- [Objective]: From the listing below, count the lines where the string "body" occurs. Give the number, with no other words.

### Dataset excerpts

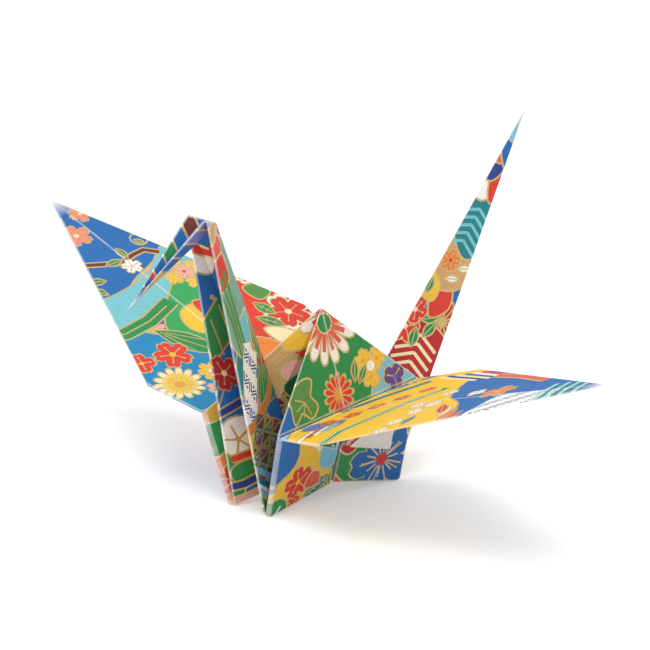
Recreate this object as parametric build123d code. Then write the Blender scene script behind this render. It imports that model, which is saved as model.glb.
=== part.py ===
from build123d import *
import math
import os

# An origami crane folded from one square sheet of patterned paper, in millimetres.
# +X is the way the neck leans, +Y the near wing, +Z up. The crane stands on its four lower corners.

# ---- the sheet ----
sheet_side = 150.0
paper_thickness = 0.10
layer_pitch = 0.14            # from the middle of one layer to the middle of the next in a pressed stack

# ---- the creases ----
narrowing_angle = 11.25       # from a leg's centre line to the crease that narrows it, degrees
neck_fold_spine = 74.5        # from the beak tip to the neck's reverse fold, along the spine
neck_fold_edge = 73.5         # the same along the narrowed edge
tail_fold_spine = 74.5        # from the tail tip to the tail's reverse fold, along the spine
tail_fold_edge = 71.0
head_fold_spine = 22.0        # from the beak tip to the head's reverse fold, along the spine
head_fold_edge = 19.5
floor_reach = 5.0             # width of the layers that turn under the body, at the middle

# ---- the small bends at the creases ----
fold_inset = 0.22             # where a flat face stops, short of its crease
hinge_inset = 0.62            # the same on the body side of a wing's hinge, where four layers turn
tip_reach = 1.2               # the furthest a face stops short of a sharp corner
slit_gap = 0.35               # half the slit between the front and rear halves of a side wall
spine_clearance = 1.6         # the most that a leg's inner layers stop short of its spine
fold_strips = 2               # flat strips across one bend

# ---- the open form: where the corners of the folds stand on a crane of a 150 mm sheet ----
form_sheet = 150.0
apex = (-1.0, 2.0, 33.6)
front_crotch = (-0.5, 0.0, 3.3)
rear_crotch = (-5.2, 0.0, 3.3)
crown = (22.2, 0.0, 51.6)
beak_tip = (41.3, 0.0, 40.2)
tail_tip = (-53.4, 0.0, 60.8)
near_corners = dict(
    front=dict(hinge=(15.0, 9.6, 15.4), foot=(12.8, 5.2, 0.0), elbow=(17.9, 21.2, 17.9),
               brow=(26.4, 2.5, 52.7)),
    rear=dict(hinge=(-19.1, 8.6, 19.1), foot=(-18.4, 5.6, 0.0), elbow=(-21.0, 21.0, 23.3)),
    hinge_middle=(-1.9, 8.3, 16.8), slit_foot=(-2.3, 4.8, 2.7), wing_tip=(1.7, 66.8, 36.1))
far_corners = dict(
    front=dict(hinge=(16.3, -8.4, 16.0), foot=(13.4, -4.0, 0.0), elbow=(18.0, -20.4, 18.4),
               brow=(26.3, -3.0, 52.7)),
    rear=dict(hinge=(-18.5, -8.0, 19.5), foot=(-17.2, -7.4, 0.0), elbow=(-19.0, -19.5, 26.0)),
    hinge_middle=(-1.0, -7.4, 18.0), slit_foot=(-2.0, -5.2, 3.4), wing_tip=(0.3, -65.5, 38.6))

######
### Dataset excerpts

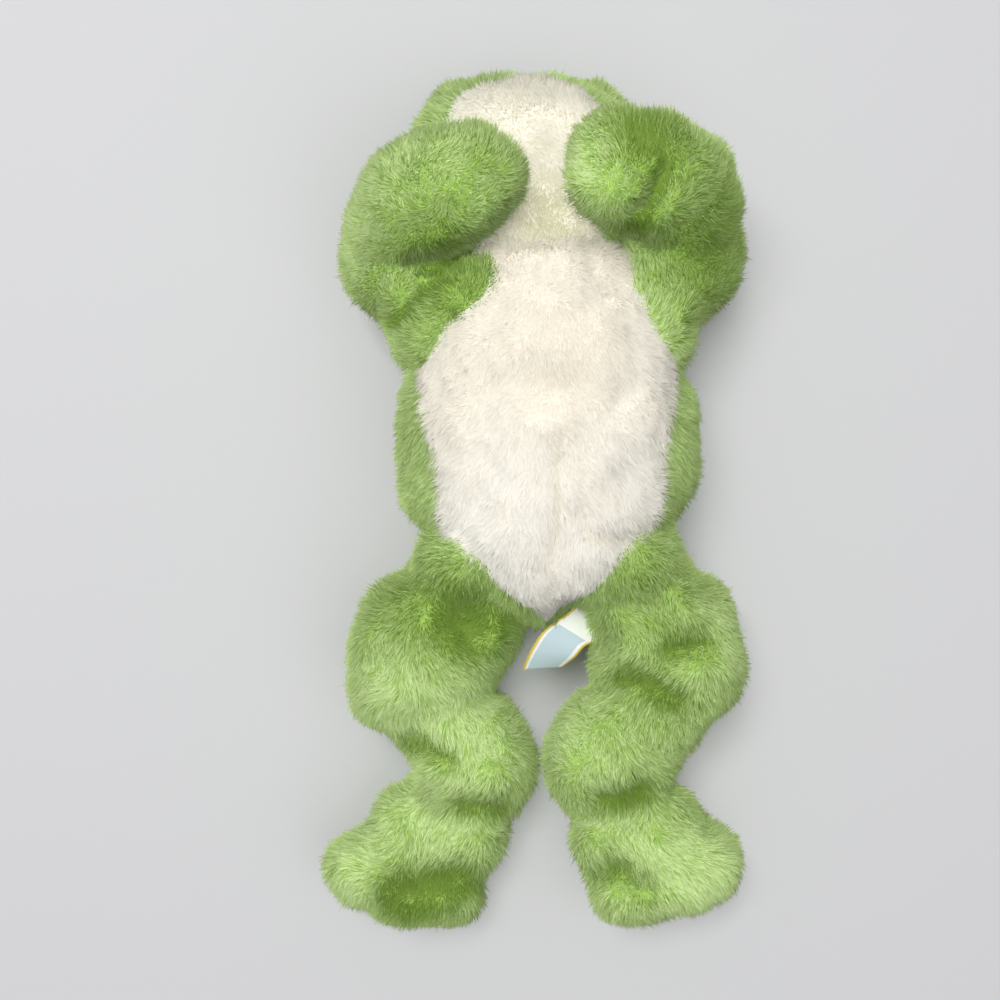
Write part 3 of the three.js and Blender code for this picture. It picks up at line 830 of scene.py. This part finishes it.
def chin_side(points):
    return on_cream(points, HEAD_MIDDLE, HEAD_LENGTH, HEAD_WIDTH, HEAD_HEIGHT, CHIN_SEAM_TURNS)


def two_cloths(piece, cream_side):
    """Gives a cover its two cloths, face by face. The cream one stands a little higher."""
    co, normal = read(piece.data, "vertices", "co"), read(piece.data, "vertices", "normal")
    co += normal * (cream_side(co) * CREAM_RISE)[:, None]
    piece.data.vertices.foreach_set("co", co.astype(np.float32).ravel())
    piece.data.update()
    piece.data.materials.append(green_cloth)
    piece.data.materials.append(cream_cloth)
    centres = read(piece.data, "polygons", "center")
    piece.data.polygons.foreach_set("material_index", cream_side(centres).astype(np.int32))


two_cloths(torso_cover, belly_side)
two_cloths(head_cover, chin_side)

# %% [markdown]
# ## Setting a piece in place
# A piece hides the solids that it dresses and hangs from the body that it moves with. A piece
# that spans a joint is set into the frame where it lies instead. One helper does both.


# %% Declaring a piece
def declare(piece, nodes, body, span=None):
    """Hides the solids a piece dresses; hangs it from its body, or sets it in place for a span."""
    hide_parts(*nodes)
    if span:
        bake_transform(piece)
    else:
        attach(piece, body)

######
### Dataset excerpts

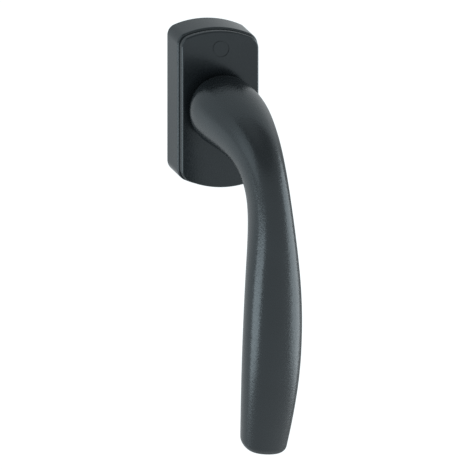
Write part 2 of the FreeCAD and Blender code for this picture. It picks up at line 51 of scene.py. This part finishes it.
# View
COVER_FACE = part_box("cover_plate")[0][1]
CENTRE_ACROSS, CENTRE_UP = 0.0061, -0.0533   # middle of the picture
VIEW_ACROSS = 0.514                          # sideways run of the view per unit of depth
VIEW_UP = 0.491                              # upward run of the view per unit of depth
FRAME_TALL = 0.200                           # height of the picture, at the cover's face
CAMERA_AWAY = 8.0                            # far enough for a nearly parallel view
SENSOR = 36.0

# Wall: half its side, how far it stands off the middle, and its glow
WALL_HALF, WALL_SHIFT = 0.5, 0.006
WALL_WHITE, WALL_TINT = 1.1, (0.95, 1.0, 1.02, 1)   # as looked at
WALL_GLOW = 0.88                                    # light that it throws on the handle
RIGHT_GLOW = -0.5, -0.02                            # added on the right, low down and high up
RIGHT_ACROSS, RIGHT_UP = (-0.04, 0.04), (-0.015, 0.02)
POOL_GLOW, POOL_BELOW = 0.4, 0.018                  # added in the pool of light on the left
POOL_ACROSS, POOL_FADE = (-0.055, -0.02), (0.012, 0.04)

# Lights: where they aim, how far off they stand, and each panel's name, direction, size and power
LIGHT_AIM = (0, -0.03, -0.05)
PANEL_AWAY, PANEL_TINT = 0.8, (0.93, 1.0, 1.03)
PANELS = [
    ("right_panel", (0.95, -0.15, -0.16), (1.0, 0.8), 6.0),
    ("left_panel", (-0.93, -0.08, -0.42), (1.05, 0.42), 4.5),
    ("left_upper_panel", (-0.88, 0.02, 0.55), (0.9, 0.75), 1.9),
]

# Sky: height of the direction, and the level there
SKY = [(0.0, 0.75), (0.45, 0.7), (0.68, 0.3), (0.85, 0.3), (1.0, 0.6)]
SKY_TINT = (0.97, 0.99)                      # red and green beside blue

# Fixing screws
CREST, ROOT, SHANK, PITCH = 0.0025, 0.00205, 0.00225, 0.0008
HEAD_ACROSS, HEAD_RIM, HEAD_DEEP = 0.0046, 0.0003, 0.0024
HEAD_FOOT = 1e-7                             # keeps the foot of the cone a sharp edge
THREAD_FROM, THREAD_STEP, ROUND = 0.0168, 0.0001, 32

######

- [Finished answer]: 6